The exact as built specifications for each ship varied slightly. Final specifications for each ship varied widely and are not listed here.

Displacement: 45,000 tons, Full load 60,100 tons
Length: 968 feet
Beam: 113 feet
Extreme Width: 136 feet
Draft: 35 feet
Propulsion: Steam turbines, 12 Boilers
Top Speed: 33 knots
Crew: 4000+
Armor: 3.5 inch flight deck, 7.6 inch belt
Armament: 18 Five-inch guns, 84 40mm guns and 28 20mm guns.
Aircraft: 125
Cost: $86,000,000

Overview: These carriers were the largest US warships constructed during World War II. Completed too late for service in that conflict, they were the backbone of US naval strength for the first decade of the cold war. These ships were the first US aircraft carriers designed with an armored flight deck. Also, the first US warships with a designed width too large to enable them to pass through the Panama Canal. Another design feature was the placement of the ships guns below the the level of the flight deck. This was done to prevent gun blast damage to the aircraft on the flight deck. Beginning in 1949 they were modified to store, assemble and load nuclear weapons, making them the world's first warships with a nuclear strike capability. The P2V-3C Neptune and AJ-1 Savage were the first carrier based delivery aircraft.
The life span of the Midway carriers covered 47 years. They were eclipsed in size and capability within ten years but remained work horses throughout. They faced many planned decommisioning's but proved their worth time and again and had longer service lives than some of the super-carriers built after them.

Classification: Originaly classified as CV, but changed to CVB on July 15, 1945. Another reclassification to CVA took place on October 1, 1952. Final classification to CV took place on June 30, 1975.

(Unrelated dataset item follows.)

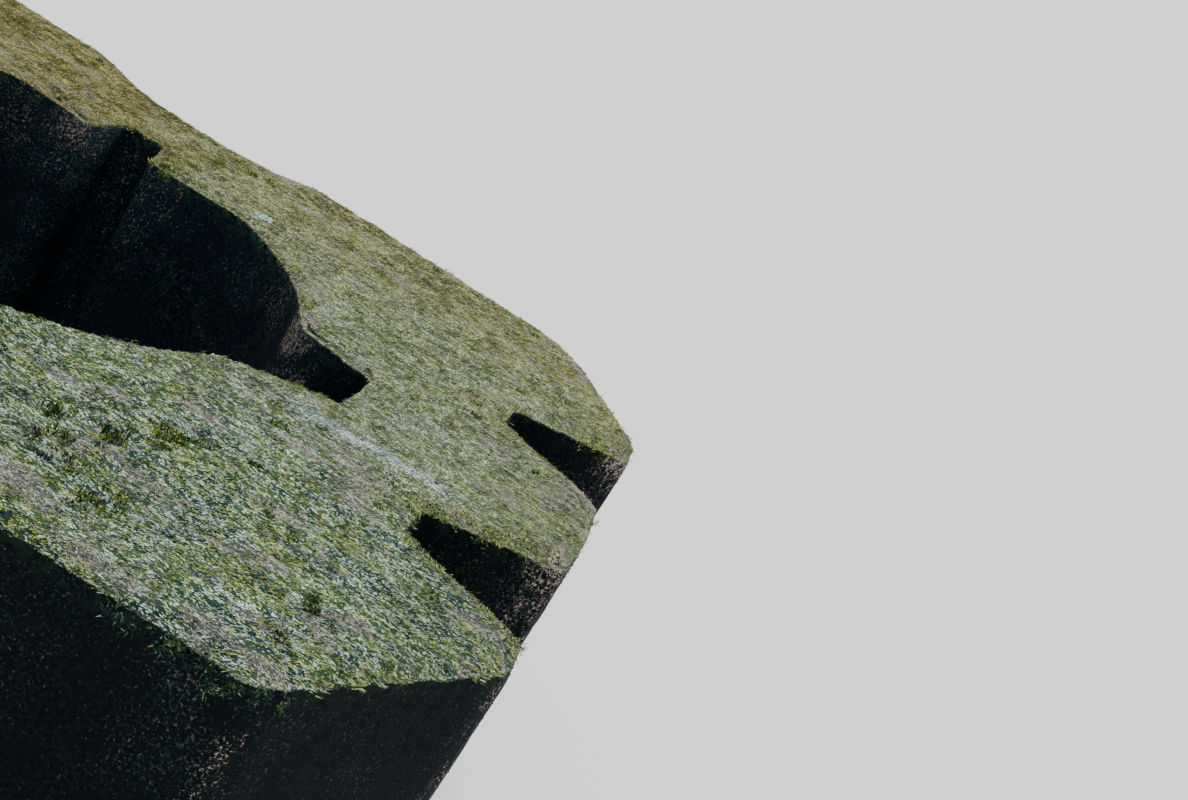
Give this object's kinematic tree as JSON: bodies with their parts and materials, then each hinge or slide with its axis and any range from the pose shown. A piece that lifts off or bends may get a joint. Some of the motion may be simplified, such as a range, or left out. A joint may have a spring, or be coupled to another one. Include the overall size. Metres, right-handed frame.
{
  "type": "interlocking concrete armour unit",
  "caption": "Deep flat-topped concrete unit for a sloping sea wall, with a grooved central well, a keyway, waisted sides and a toothed toe end.",
  "frame": {"origin": "centre of the underside's bounding rectangle, on the level floor that the unit lies on", "axes": "+X towards the toothed toe end, down the slope in use; +Y along the wall; +Z out of the slope, through the depth"},
  "size_m": [2.5, 2.04, 0.8],
  "materials": {
    "concrete": "cast concrete, weathered, green algae over the upper face and dark wet sides"
  },
  "bodies": {
    "root": {"armour_unit": "concrete"}
  },
  "joints": []
}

Modernization: All three carriers underwent major reconstructions during their service life.
SCB 110: The FDR and Midway were the first to get modernized. The plan included the addition of the angle deck, new catapults, arresting gear, hurricane bow, three deck edge elevators and new electronics.
SCB 110A: The Coral Sea was the last of the three to get the modernization and actually received a more extensive overhaul under plan SCB-110A.
SCB 101: Planned for all three in the Midway class. The USS Midway was the only one of the three to get this modernization. The cost was much greater than budgeted so the other two ships had their SCB 101 plans cancelled. SCB-101 included a longer flight deck, new catapults, and other modifications.

Disposition:
Roosevelt: Decommisioned and sold for scrap in 1977.
Coral Sea: Decommisioned and sold for scrap in 1990. Finished scrapping in 2000.
Midway: Permanent museum in San Diego 2004.